Menginjak SMA, orang tuaku membebaskanku untuk memilih dimana aku akan bersekolah. SMK menjadi alternatif sekolah untuk aku melanjutkan pendidikanku. Semula, aku bingung, jurusan apa yang akan aku ambil untuk melanjutkan masa SMAku. Banyak jurusan yang ditawarkan. Tapi, biasanya teman-teman perempuanku memilih tata boga atau tata busana sebagai jurusan jagoannya. Jangankan memasak yang aneh-aneh, membuat telur ceplok saja, aku bingung bagaimana membaliknya. Atau membuat pola untuk membuat baju pesta, melihat celanaku yang sobek saja, aku langsung merengek pada mama untuk membetulkannya. Teknik siaran radio menjadi pilihan utamaku dan tidak ada pembanding untuk semua jurusan yang ditawarkan di SMK negeri di kota kecil di pinggiran jawa timur itu. Anganku, setelah aku lulus dari sekolah kejuruan ini, aku dapat merajut sedikit demi sedikit mimpi menjadi seorang bintang. Yah paling tidak orang yang bisa ditonton walaupun hanya membawakan berita dengan durasi 3 menit di TV, atau orang yang didengar suaranya di radio walaupun sekilas mendengar banyak yang mengganti channelnya, atau yang menulis di surat kabar tentang berita menarik di bagian kecil di sudut Koran. 

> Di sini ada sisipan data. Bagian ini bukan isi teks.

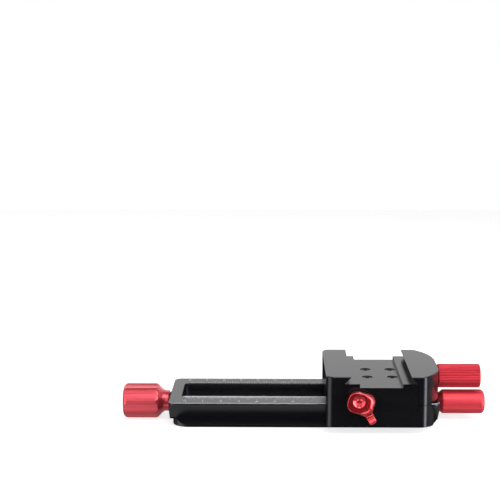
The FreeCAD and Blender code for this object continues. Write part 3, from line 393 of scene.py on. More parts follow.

Benar saja seusai lulus dari SMK, aku menjajal kemampuanku dengan mengikuti audisi atau mengisi lowongan menjadi penyiar radio atau televisi. Satu demi satu stasiun radio dan TV aku masuki. Tapi belum ada satupun yang mempercayakan posisi itu padaku. Gagal, gagal lagi, lagi-lagi gagal. Sampai titik kejenuhanku akan kegagalan itu semakin memuncak. Aku putus asa. Aku mulai tak menghiraukan email-email yang masuk terkait dengan informasi lowongan mencari penyiar-penyiar berbakat tanah air. Atau info yang datangnya dari kerabat atau teman dekat. Aku muak dengan mimpi. Aku muak bermimpi. 

Sambil mengisi kekosongan waktu karena belum bekerja, aku sering membaca buku tentang bagaimana menjadi penyiar profesional, atau biografi seorang penyiar. Nasihat dari orang tua, terutama mama yang meyakinkanku akan kegagalan adalah proses berhasil yang tertunda, masih belum membuat aku percaya aku dapat menjadi yang aku inginkan. Yah setidaknya sebentar saja kala itu. Sampai akhirnya waktu menungguku pun usai, aku berkesempatan menjadi presenter di TV lokal untuk acara berita hiburan. Selain itu, kesempatan menjadi penyiar radio pun aku juga dapatkan. Banyak belajar dari dunia penyiaran membuatku mencintai pekerjaan ini. Karena memang dari awal aku sudah menginginkannya. Jadi tak heran kesempatan demi kesempatan aku gunakan untuk belajar dan menambah pengalamanku.

Berusaha dan belajar dengan giat ternyata dibutuhkan untuk mencapai apa yang kita inginkan. Bersabar, berdoa dan mencoba juga masuk dalam proses. Tapi, jangan lupakan kegagalan. Jangan menyerah pada kegagalan. Karena Tuhan pasti berikan jalan untuk kegagalan yang kita hadapi.